Lines of data:
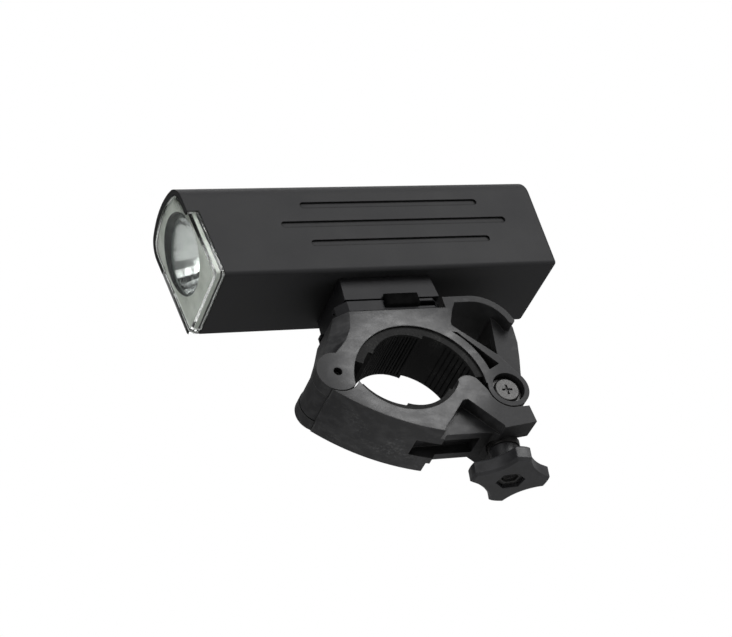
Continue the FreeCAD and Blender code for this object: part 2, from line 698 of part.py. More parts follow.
def board_room():
    half = BOARD_HALF_WIDTH + SEATED
    z1 = BOARD_Z + BOARD_T + SEATED
    return box(CAP_SKIRT_X - OVERRUN, CAP_INNER_X, -half, half, PORT_Z - FREE, z1)


def flap_pocket():
    half = FLAP_HALF_WIDTH + FREE / 2
    z1 = FLAP_HINGE_Z + FLAP_BARREL_R + FREE
    return box(FLAP_POCKET_X, REAR_X, -half, half, FLAP_BOTTOM_Z - FREE / 2, z1)


def flap_ears():
    y0 = FLAP_BARREL_HALF + FREE / 2
    r = FLAP_BARREL_R
    ears = []
    for sign in (-1, 1):
        y_low = min(sign * y0, sign * (y0 + FLAP_EAR_T))
        y_high = y_low + FLAP_EAR_T
        ear = cyl_y(FLAP_X, FLAP_HINGE_Z, r, y_low, y_high)
        foot = box(FLAP_POCKET_X - SEATED, FLAP_X, y_low, y_high, FLAP_HINGE_Z - r, FLAP_HINGE_Z + r)
        pin_hole = cyl_y(FLAP_X, FLAP_HINGE_Z, FLAP_PIN_R + RUNNING, y_low, y_high)
        ears.append(less(joined(ear, foot), pin_hole))
    return ears


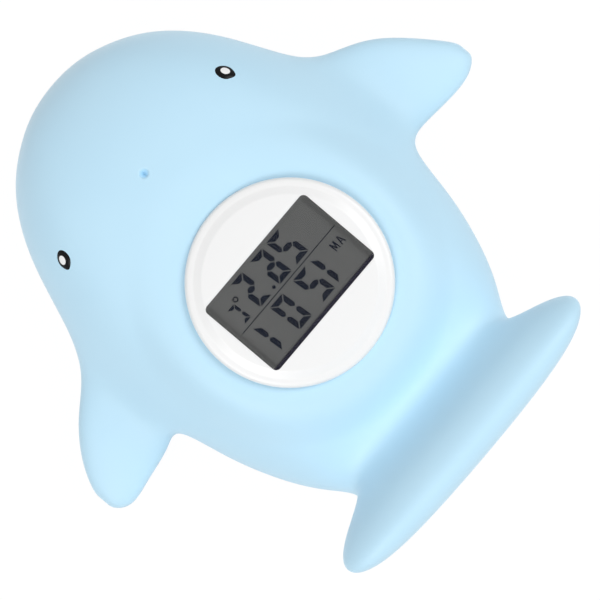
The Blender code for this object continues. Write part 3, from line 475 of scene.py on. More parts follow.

Given instruction:
Each record above should be returned exactly as it appears.

The result:
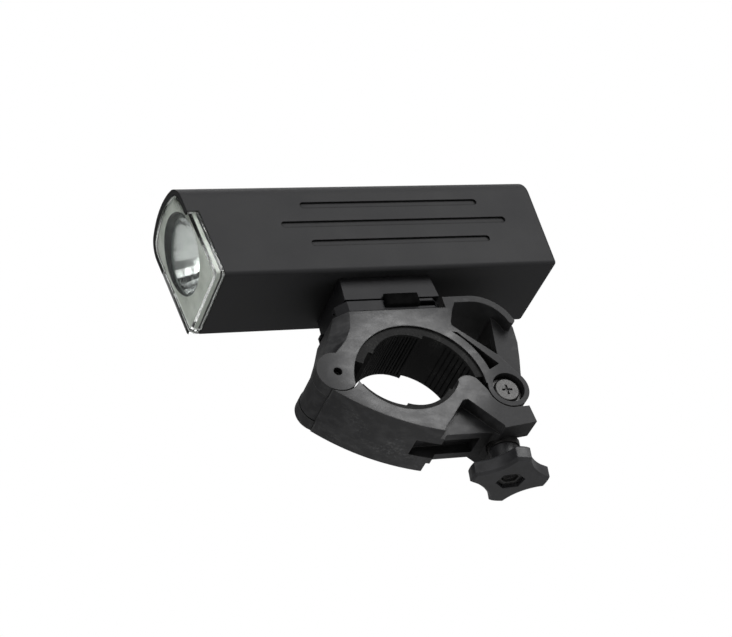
Continue the FreeCAD and Blender code for this object: part 2, from line 698 of part.py. More parts follow.
def board_room():
    half = BOARD_HALF_WIDTH + SEATED
    z1 = BOARD_Z + BOARD_T + SEATED
    return box(CAP_SKIRT_X - OVERRUN, CAP_INNER_X, -half, half, PORT_Z - FREE, z1)


def flap_pocket():
    half = FLAP_HALF_WIDTH + FREE / 2
    z1 = FLAP_HINGE_Z + FLAP_BARREL_R + FREE
    return box(FLAP_POCKET_X, REAR_X, -half, half, FLAP_BOTTOM_Z - FREE / 2, z1)


def flap_ears():
    y0 = FLAP_BARREL_HALF + FREE / 2
    r = FLAP_BARREL_R
    ears = []
    for sign in (-1, 1):
        y_low = min(sign * y0, sign * (y0 + FLAP_EAR_T))
        y_high = y_low + FLAP_EAR_T
        ear = cyl_y(FLAP_X, FLAP_HINGE_Z, r, y_low, y_high)
        foot = box(FLAP_POCKET_X - SEATED, FLAP_X, y_low, y_high, FLAP_HINGE_Z - r, FLAP_HINGE_Z + r)
        pin_hole = cyl_y(FLAP_X, FLAP_HINGE_Z, FLAP_PIN_R + RUNNING, y_low, y_high)
        ears.append(less(joined(ear, foot), pin_hole))
    return ears


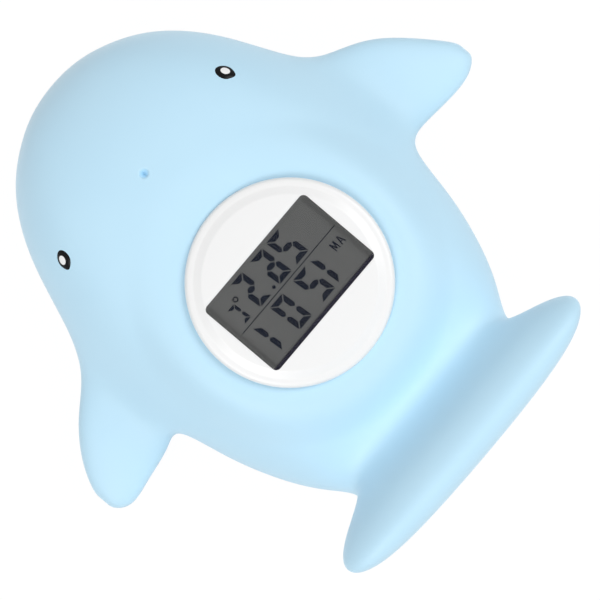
The Blender code for this object continues. Write part 3, from line 475 of scene.py on. More parts follow.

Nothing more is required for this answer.